Menurut Dedi, setelah pelimpahan berkas, Jaksa menanyakan kepada empat ibu tersebut apakah benar mereka melakukan tidak pidana perusakan. Tetapi, mereka memberikan jawaban berbelit-belit.

" Malah tidak mengakui perbuatannya," kata Dedi.

 

2 dari 3 halaman

Jaksa Anggap Diintimidasi

Empat ibu tersebut juga sempat memberikan pernyataan jika kasus dilanjutkan, mereka akan membawa massa sekitar 100 orang ke Kejari Praya. Meski ada tekanan, kata Dedi, jaksa tetap memproses berkas tersebut.
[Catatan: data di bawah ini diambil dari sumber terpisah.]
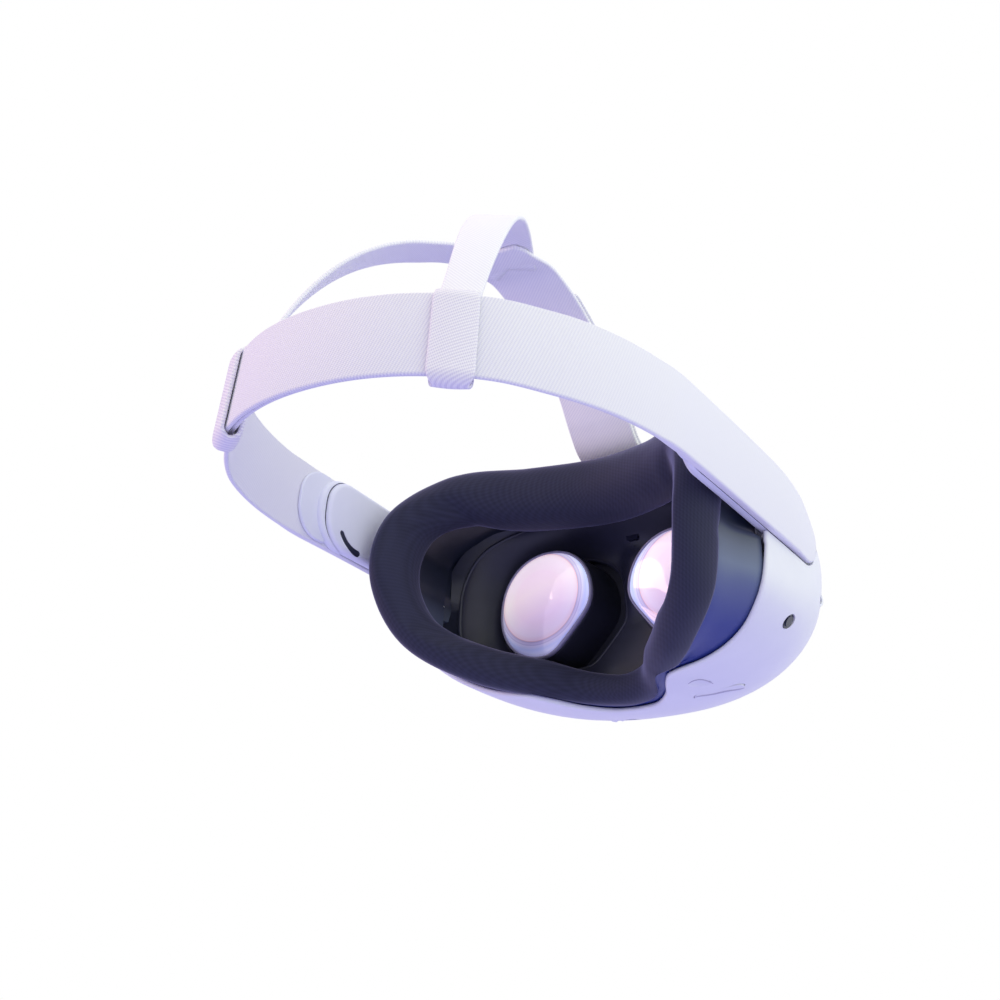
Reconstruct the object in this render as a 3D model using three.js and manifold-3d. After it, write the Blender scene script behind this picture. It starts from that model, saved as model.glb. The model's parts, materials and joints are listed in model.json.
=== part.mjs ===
// A virtual reality headset as an assembly of separate pieces, in millimetres.
// +Z is up, -Y is the front of the visor, +X is the wearer's left.
// The origin is the point midway between the wearer's pupils.

import * as THREE from "three";
import { mergeVertices } from "three/addons/utils/BufferGeometryUtils.js";
import Module from "manifold-3d";

const wasm = await Module();
wasm.setup();

// ---- Driving dimensions ----

const GAP = 0.3; // clearance between pieces that touch

// The visor: a superellipse in front view whose width and height shrink towards the front
const VISOR = {
  halfWidth: 92.1,
  top: 49.4,
  bottom: 46.1,
  front: -82.8,
  widest: -7.6, // straight from here back to the rear rim
  planPower: 2.65,
  profilePower: 3.91,
  outlinePower: 2.39,
  wall: 2.2,
};
const SPLIT_Y = -61.8; // parting line between front cover and rear housing
// Rear rim, as [distance from the middle, y], for the upper and the lower half
const RIM_TOP = [[0, -21], [30, -17], [58, -6], [76, 1.5], [86, 5], [92.1, 6.2]];
const RIM_BOTTOM = [
  [0, -40.5], [12, -38], [23, -28], [29.5, -17.4], [36.5, -9.5],
  [54, -8.6], [65, -7.1], [76, -3.3], [86, 2.7], [92.1, 6.2],
];
// Side pocket that the strap arm lies in
const POCKET = { floor: 82.9, bottom: -0.4, top: 40, front: -33.5 };

// Face cushion ring: centre line of the left half, [x, y, z], with its half thickness across and in depth
const RING = [
  [0, -9.1, 46, 14.3, 14.3],
  [31.7, 0.2, 44.2, 14, 14.3],
  [58.2, 18, 40.4, 12, 15],
  [72.5, 32.7, 25.3, 9.2, 15.5],
  [75.4, 37.2, 1.5, 8.2, 15],
  [68.9, 28, -20, 8.8, 13.5],
  [49.9, 9.1, -32.3, 8.6, 12.5],
  [28.5, -13, -36.3, 8, 11],
  [14.2, -29, -38, 7, 9],
  [0, -33, -39.2, 6.6, 8.6],
];
const CUSHION_DEPTH_SHARE = 0.62; // where the interface wall meets the roll

// Optics
const LENS = {
  x: 33.6,
  y: -13.7,
  halfWidth: 23.1,
  halfHeight: 23.6,
  power: 2.15,
  cut: 19.6,
  cutAngle: 222,
};
const BARREL = { wall: 1.4, rear: -15, front: -46 };
const PLATE = { front: -37, rear: -35, halfWidth: 74.5, up: 42, down: 38.5 };
const GUIDE = { y: -41, radius: 1.5, high: 29.4, low: -26, foot: 50 };
const PINION = { x: 22, z: -31.4, teeth: 8, module: 0.8 };
const WHEEL_RADIUS = 11.4;

// Strap centre line in plan: straight arms, then a superellipse round the back of the head
const STRAP = {
  front: -29,
  frontX: 90.2,
  sideX: 94.5,
  turnY: 77,
  rearY: 182.9,
  power: 2.1,
  z: 16.4,
  rise: 0.1184,
  sag: 10.46,
  halfFront: 13.8,
  halfRear: 17.3,
  lean: 5.48,
};
const TILT = { y: -14, z: 15 }; // axis of the strap's tilt
const SLEEVE = { from: 197.5, to: 216 };
const TOP_STRAP_HALF = 15.75;
const TOP_STRAP = [
  [-29.5, 56.6], [-20, 60.6], [-9.5, 64.6], [-1.6, 73.5], [8.1, 86.9],
  [18.5, 97], [29.7, 104.7], [40.3, 111.1], [51.6, 116.1], [60.7, 118.6], [74.4, 117.6],
];
const BRANCH = { // cubic curve of the left branch, from the seam to the sleeve
  start: [8, 75.6, 117.6],
  leave: [50.1, 145.1, 129.2],
  arrive: [51.6, 162, 25.6],
  end: [50.5, 164, 50],
  shown: [0.024, 0.77], // share of the curve between the seam and the sleeve
  halfWidth: 9.5,
};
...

Dia juga menjelaskan ketika dilakukan pemeriksaan tahap kedua di Kejari Praya, empat ibu tersebut tidak didampingi pihak keluarga. Sehingga tidak ada penjamin untuk penangguhan penahanan.

" Karena dianggap berbelit-belit, tidak ada penjamin, serta mengintervensi jaksa saat ditanya, sehingga jaksa menahannya," kata Dedi.

Pertimbangan lain, keempat ibu tersebut dijerat dengan Pasal 170 ayat (1) KUHP. Ancamannya berupa pidana penjara paling lama 5 tahun 6 bulan.

" Ancaman hukuman dalam kasus yang menjeratnya juga di atas lima tahun, makanya jaksa di Praya menahannya," terang Dedi.

 

3 dari 3 halaman

Sempat Ditawarkan Damai

Sebelum ditahan, Dedi juga menerangkan, jaksa sudah meminta para ibu tersebut untuk meminta maaf kepada pelapor. Tetapi mereka menolak.

" Kita tawarkan mediasi melalui restoratif justice agar persoalan bisa selesai, mereka tidak mau," ucap dia.

Saat ditahan, empat ibu tersebut dijenguk keluarga masing-masing. Pihak keluarga pun membawa dua balita mereka.

" Sehingga foto mereka saat menyusui anaknya di Rutan Praya itu tersebar di media sosial dengan narasi tidak benar," ucap Dedi.

Lebih lanjut, Dedi menyatakan Kejaksaan tidak turut menahan dua balita tersebut. Dia menegaskan narasi yang menyebut dua balita ikut ditahan merupakan hoaks.

" Kalau bayi ikut ditahan itu hoaks, ini yang perlu kami luruskan," kata dia.